Peter Weir’s directorial debut The Cars That Ate Paris, like a few other movies from the early career of the Australian filmmaker, tends to defy most attempts at classification and at fitting it comfortably into one genre or another. Most slap “horror-comedy”, a broad and unsatisfying label, onto films like this. While it’s certainly funny and creepily disquieting by turns, shoehorning The Cars That Ate Paris into a genre just so we may talk about it as “this kind of film” or “that kind of film” quickly becomes a useless exercise.

Set in the fictional hamlet of Paris in rural Australia, the film follows young Arthur after his brother George dies in a car accident just outside the town. The Parisians welcome Arthur and console him, but it soon becomes evident that Paris is no ordinary town. Arthur himself hardly seems to notice any questionable behavior apart from a few odd comings and goings – but we become aware very soon that the town of Paris thrives on car accidents from the dangerous outskirts roads, and that the townsfolk engineer accidents for their own benefit.
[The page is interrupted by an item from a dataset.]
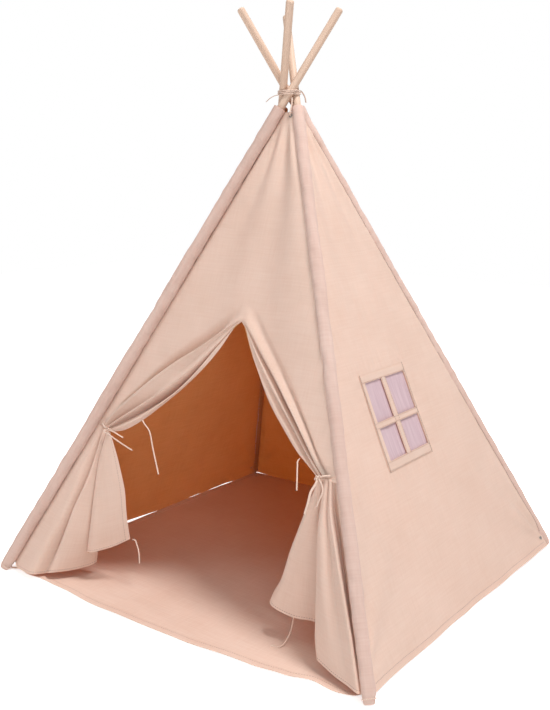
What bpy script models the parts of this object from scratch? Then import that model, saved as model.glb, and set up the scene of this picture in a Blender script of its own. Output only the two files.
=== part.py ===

Silly set-up, no? What characterizes the tone of The Cars That Ate Paris is just that: a silly, comedic set-up that suddenly takes a darker turn, a bubbly Sunday drive turning instantly into a fiery wreck. While calling the entire thing a “horror-comedy” is too easy, it can be said that the tone of the film hinges on those two genres without ever slipping over into either for too long. The pivoting itself can provide comedy or shock, and Weir and Co. bring us back and forth over the course of the film more times than I care to count. The effect turns the film into a kind of tonal collage that’s tough to pin down at any one point in time.